GitHub - oripress/AlgoTune: AlgoTune is a NeurIPS 2025 benchmark made up of 154 math, physics, and computer science problems. The goal is write code that solves each problem, and is faster than existing implementations.

Website | Paper

How good are language models at coming up with new algorithms? To try to answer this, we built a benchmark, AlgoTune, comprised of 154 widely used math, physics, and computer science functions. For each function, the goal is to write code that produces the same outputs as the original function, while being faster. In addition to the benchmark, we also provide an agent, AlgoTuner, which allows language models to easily optimize code.

✨ New: AlgoTune can now be easily run on AWS with just an OpenRouter API key and AWS credentials. Try it out!

🚀 Quick Start

# 1. Install dependencies
pip install -e .  # or, if you prefer conda:
# conda create -n algotune python=3.10
# conda activate algotune
# pip install -e .

# 2. Add your API key
echo "OPENROUTER_API_KEY=your_key_here" > .env

Run AlgoTuner (stand-alone mode)

# Ask an LM to optimise the same tasks with model "o4-mini"
./algotune.sh --standalone agent o4-mini svm

# View the aggregated speed-up report
cat reports/agent_summary.json

Running on SLURM

When sbatch is available the launcher auto-detects SLURM.

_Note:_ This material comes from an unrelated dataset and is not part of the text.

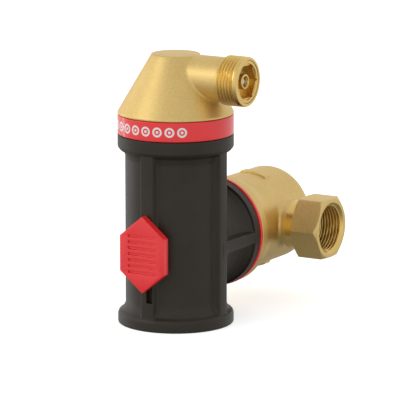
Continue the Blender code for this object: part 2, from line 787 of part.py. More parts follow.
def build_lever(turntable):
    """Bell crank: its short arm carries the seat disc, its long arm hangs on the float. It is drawn
    closed about the pivot, then turned back by its swing to the open position."""
    crank = bpy.data.objects.new("lever_pivot", None)
    parts.objects.link(crank)
    crank.location = Vector((PIVOT_X, HOUSING_Y, upright(PIVOT_Z))) * MM
    crank.rotation_euler = (0, -LEVER_SWING, 0)
    tilt = LEVER_SWING / 2
    hub = place(rod_object("valve_lever", 2.2, 8.4, steps=24), parts, along="Y")
    upper = helper(block_object("short_arm", (1.3, 5.6, 8.4)), x=-0.6, z=5.0)
    lower = helper(
        block_object("long_arm", (LEVER_ARM, 2.8, 1.8)),
        x=-LEVER_ARM / 2 * math.cos(tilt),
        z=LEVER_ARM / 2 * math.sin(tilt),
    )
    lower.rotation_euler = (0, tilt, 0)
    eye_x, eye_z = -LEVER_ARM * math.cos(tilt), LEVER_ARM * math.sin(tilt)
    eye = helper(rod_object("eye", 2.1, 2.8, steps=20), x=eye_x, z=eye_z, along="Y")
    link_hole = helper(rod_object("link_hole", 1.15, 8.0, steps=16), x=eye_x, z=eye_z, along="Y")
    pivot_hole = helper(rod_object("pivot_hole", 0.9 + GAP, 12.0, steps=16), along="Y")
    for tool in (upper, lower, eye):
        join(hub, tool)
    for tool in (link_hole, pivot_hole):
        cut(hub, tool)
    own_finish(hub, (0.7, 0.7, 0.66), 0.4, 0.0)
    disc_thickness = 1.3
    disc_x = SEAT_X - PIVOT_X - GAP - disc_thickness / 2
    disc = place(
        rod_object("seat_disc", 2.5, disc_thickness, steps=20),
        parts,
        x=disc_x,
        z=OUTLET_Z - PIVOT_Z,
        along="X",
    )
    dark_rubber(disc)
    for obj in (hub, disc, upper, lower, eye, link_hole, pivot_hole):
        obj.parent = crank
    crank.parent = turntable


def build_float(turntable):
    """An open-bottomed bell that traps air, with two ears for the lever's link pin."""
    slide = bpy.data.objects.new("float_slide", None)
    parts.objects.link(slide)
    slide.location = Vector((0, HOUSING_Y, BASE_Z)) * MM
    wall = 1.2
    outer = [(0, FLOAT_TOP), (FLOAT_R - 3, FLOAT_TOP), (FLOAT_R, FLOAT_TOP - 3), (FLOAT_R, FLOAT_BOTTOM)]
    inner = [(FLOAT_R - wall, FLOAT_BOTTOM), (FLOAT_R - wall, FLOAT_TOP - 3.5)]
    inner += [(FLOAT_R - 3.5, FLOAT_TOP - wall), (0, FLOAT_TOP - wall)]
    bell = place(turned_object("float", outer + inner, steps=32), parts)
    pin_z = PIVOT_Z - LEVER_ARM * math.sin(LEVER_SWING / 2)
    pin_x = PIVOT_X - LEVER_ARM * math.cos(LEVER_SWING / 2)
    ear_top = pin_z + 1.9
    ear_height = ear_top - FLOAT_TOP + 0.6
    for side in (1, -1):
        ear = block_object("ear", (3.4, 1.2, ear_height))
        join(bell, helper(ear, x=pin_x, y=side * 2.4, z=ear_top - ear_height / 2))
    eye = rod_object("ear_hole", 0.7 + GAP, 10.0, steps=16)
    cut(bell, helper(eye, x=pin_x, z=pin_z, along="Y"))
    own_finish(bell, (0.8, 0.8, 0.78), 0.4, 0.0)
    pin = place(rod_object("link_pin", 0.7, 7.0, steps=16), parts, x=pin_x, z=pin_z, along="Y")
    bright_steel(pin)
    slide.parent = turntable
    for obj in (bell, pin, *[m.object for m in bell.modifiers if m.type == "BOOLEAN"]):
        obj.parent = slide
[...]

# Run AlgoTuner on all tasks
./algotune.sh agent o4-mini

# Results are summarised in:
cat reports/agent_summary.json

Running on AWS Batch

Running AlgoTune on AWS is simple and requires only a minimal setup.

Prerequisites & Permissions

AWS CLI - Install if not already available:

pip install awscli

AWS IAM Policy - Create and attach this policy to your IAM user:

Go to IAM → Policies → Create policy
Click JSON tab and paste:

{
  "Version": "2012-10-17",
  "Statement": [
    {
      "Effect": "Allow",
      "Action": [
        "sts:GetCallerIdentity",
        "batch:*",
        "ecr:*",
        "ec2:DescribeSubnets",
        "ec2:DescribeSecurityGroups",
        "ec2:DescribeVpcs",
        "ec2:DescribeRouteTables",
        "ec2:DescribeVpcEndpoints",
        "ec2:CreateVpcEndpoint",
        "ec2:ModifyVpcEndpoint",
        "ec2:DescribeInstances",
        "ec2:RunInstances",
        "ec2:TerminateInstances",
        "ec2:CreateTags",
        "s3:CreateBucket",
        "s3:PutObject",
        "s3:GetObject",
        "s3:ListBucket",
        "iam:PassRole",
        "iam:GetRole",
        "iam:CreateRole",
        "iam:AttachRolePolicy",
        "iam:CreateInstanceProfile",
        "iam:AddRoleToInstanceProfile",
        "iam:GetInstanceProfile",
        "iam:CreateServiceLinkedRole",
        "logs:GetLogEvents",
        "ecs:ListTasks"
      ],
      "Resource": "*"
    }
  ]
}

Click Next, name it (e.g., AlgoTuneBatchPolicy)
Click Create policy
Go to IAM → Users → [your user] → Permissions → Add permissions → Attach policies directly
Search for AlgoTuneBatchPolicy and attach it

If you have restricted permissions, manually create:

S3 bucket: algotune-results-{your-account-id} in your region
ECR repository: algotune in your region
VPC resources: Note your subnet ID and security group ID

Quick Start

# One-time setup
./aws/setup-aws.sh        # Interactive AWS configuration

# Launch jobs
./aws/launch-batch.sh     # Interactive: select model and tasks

Viewing Results

Extract the best code for each model/task:

python3 scripts/extract_results_from_logs.py

Or generate HTML logs in the style of AlgoTune.io:

./html/build-html.sh

Evaluating Code Without Running the Agent

You can add code for each task in directories (following the ./results/ structure) and it will be compiled and evaluated. Note that you have to generate the datasets first.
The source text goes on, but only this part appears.